The Role of Data Catalogs in Modern Analytics and AI

As organizations race to scale data-driven decisions and build trustworthy AI systems, many find themselves blocked by a persistent problem: they can’t even find their data, let alone trust it or understand how to use it. The promise of analytics and AI often stumbles not because of a lack of data, but due to a lack of metadata strategy. Enter the modern data catalog.

How data catalogs power data, analytics and AI success?

Serious AI starts with serious metadata.

A well-implemented data catalog isn’t just a “nice-to-have” tool for organizing data, it’s a critical enabler of effective data, analytics, and AI initiatives. When built with the right metadata foundations, data catalogs bridge the gap between raw data and strategic outcomes.

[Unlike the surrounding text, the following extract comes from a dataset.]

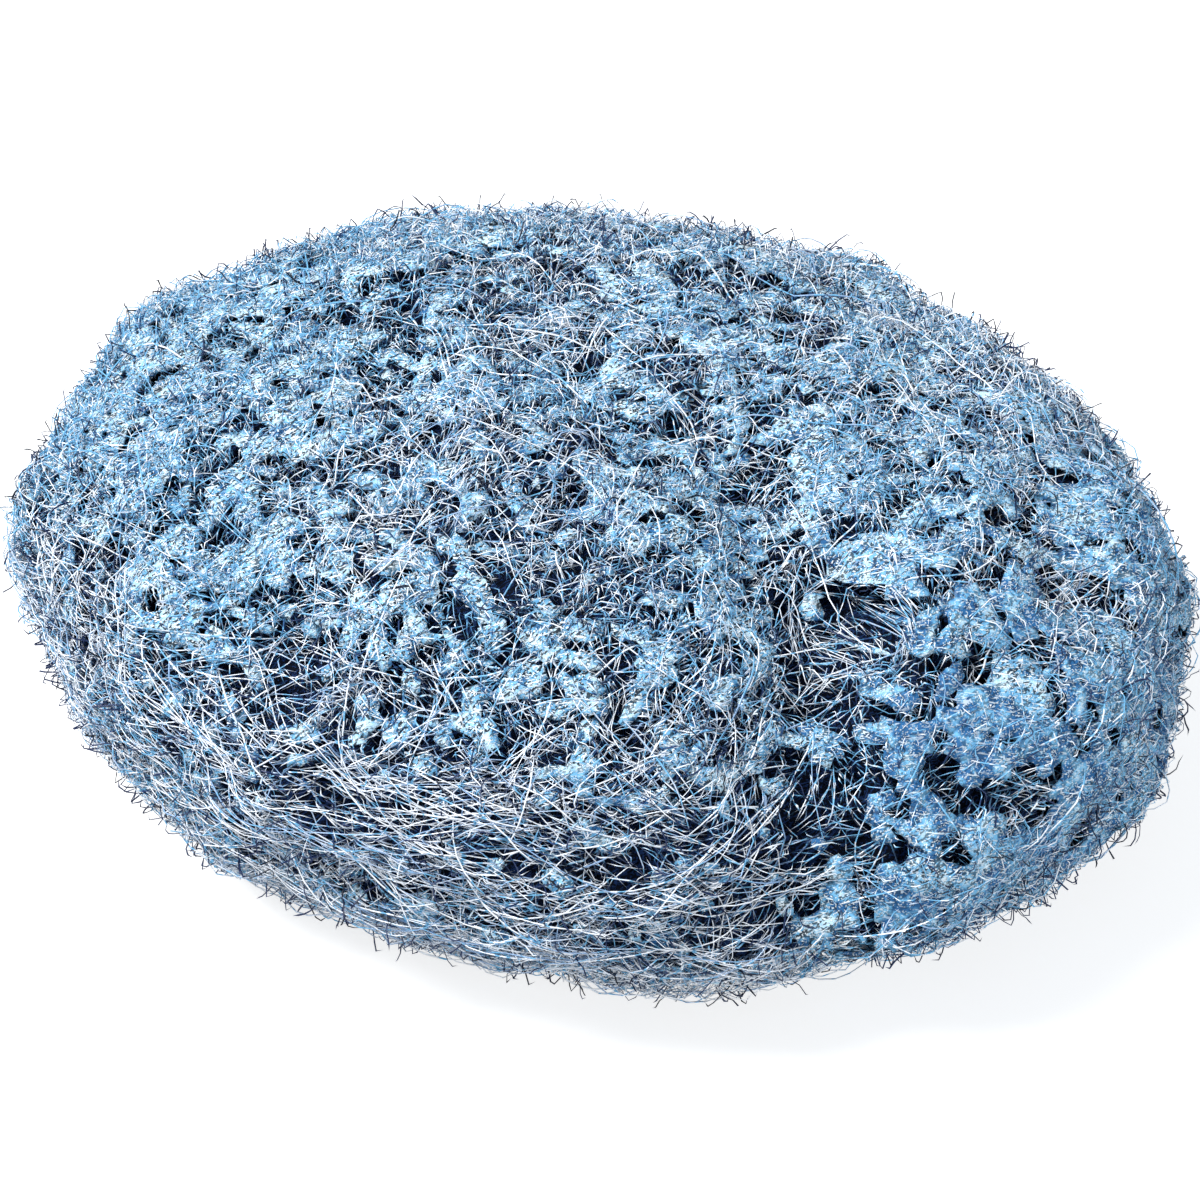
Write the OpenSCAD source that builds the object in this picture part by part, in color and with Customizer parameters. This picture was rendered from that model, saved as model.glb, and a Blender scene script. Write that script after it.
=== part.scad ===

The problem: Data is everywhere, but insights are elusive

Organizations today face three major strategic challenges when it comes to metadata management:

  • Poor alignment with business outcomes: Metadata is often treated as a backend exercise instead of being mapped to strategic goals.
  • Poor communication about business needs and required effort: Non-technical stakeholders don’t always understand the value of metadata, and technical teams struggle to articulate ROI.
  • Long payback periods for metadata work can be challenging, as initial efforts don't demonstrate value until months later, making justification difficult.

What metadata really does for your data strategy

To understand the value of data catalogs, it’s crucial to understand the role of metadata. Metadata is context. It tells you what data means, where it came from, how it’s connected, who owns it, and whether it can be trusted.

A mature metadata strategy ensures your data is:

  • Visible: Users can locate the needed data.
  • Accessible: Data can be retrieved without roadblocks.
  • Understandable: Users recognize the meaning and relevance of data.
  • Traceable: Users can follow the data’s lineage from source to destination
  • Connected: Related datasets can be used together efficiently.
  • Trustworthy: Data is reliable enough to inform high-stakes decisions.
  • Actionable: Data is enriched with context that supports confident decision-making.  
  • Interoperable: Systems share a consistent understanding of data.
  • Secure: Data is protected from unauthorized access or misuse.

Four ways data catalogs drive value

1. Searchability: Solving the “we can’t find our data” problem

This is the most common and relatable pain point. Teams spend more time searching for data than analyzing it. A data catalog solves this with rich metadata, tagging, and search tools. However, searchability alone can be a self-limiting use case if not tied to broader goals like governance or analytics.

2. Data Governance: Aligning definitions, policies, and ownership

A good catalog organizes data and aligns business terms, policies, and responsibilities. This clarity is essential for regulatory compliance, risk management, and consistent reporting. Catalogs that support governance use cases tend to see higher adoption and faster ROI because they speak the language of business.  

3. Data Engineering: Enabling impact analysis and change tracking

Engineering teams need to understand how data flows through systems. Catalogs support them by documenting both critical and non-critical metadata, helping assess the downstream impact of changes and supporting more stable, efficient pipelines.

4. AI-Ready Data: Because AI is hungry for metadata

AI models aren’t just data-hungry. They’re metadata-hungry. Training accurate, trustworthy AI depends on understanding the origins, transformations, and context of the training data. Metadata helps ensure explainability, fairness, and reproducibility. But the same challenges apply: poor visibility, weak ROI cases, and unclear business alignment can stall progress.

If you want to take AI seriously, start being serious about metadata first.

Data cataloging: A skill, not just a configuration

Implementing a data catalog isn’t just about turning on a tool. It’s about building a shared understanding of your data. Like any meaningful craft, cataloging blends structure, language, and collaboration. It requires more than metadata capture; it demands a thoughtful approach to how information is named, connected, and governed across the organization.

At the heart of effective cataloging is a shared vocabulary. This means building frameworks that help people describe data the same way, not just taxonomies and hierarchies, but practical standards that reflect how your business actually works. Whether it’s defining what “customer” means across departments or tagging critical data elements for regulatory reporting, consistency is key.

But structure alone isn’t enough. For a catalog to thrive, people need to use it confidently and regularly. That’s why successful cataloging also means building for usability: intuitive labels, helpful context, clear relationships, and simple ways to contribute. Empowering users to document and discover data in their own workflows turns metadata into a living system.

Ultimately, cataloging is an ongoing investment. Investment in software? That’s not what we are speaking about. But in clarity, consistency, and trust. Organizations that approach it as a cross-functional capability, not a background IT task, are the ones that get real value from their data, from everyday analytics to high-stakes AI.

The metadata mindset

Building a data-driven organization is about making it findable, understandable, and usable at scale. The next generation of business insights and AI innovations won’t be built on raw data alone, they’ll be built on structured, well-governed, and context-rich metadata. That’s the true foundation of trust, transparency, and transformation.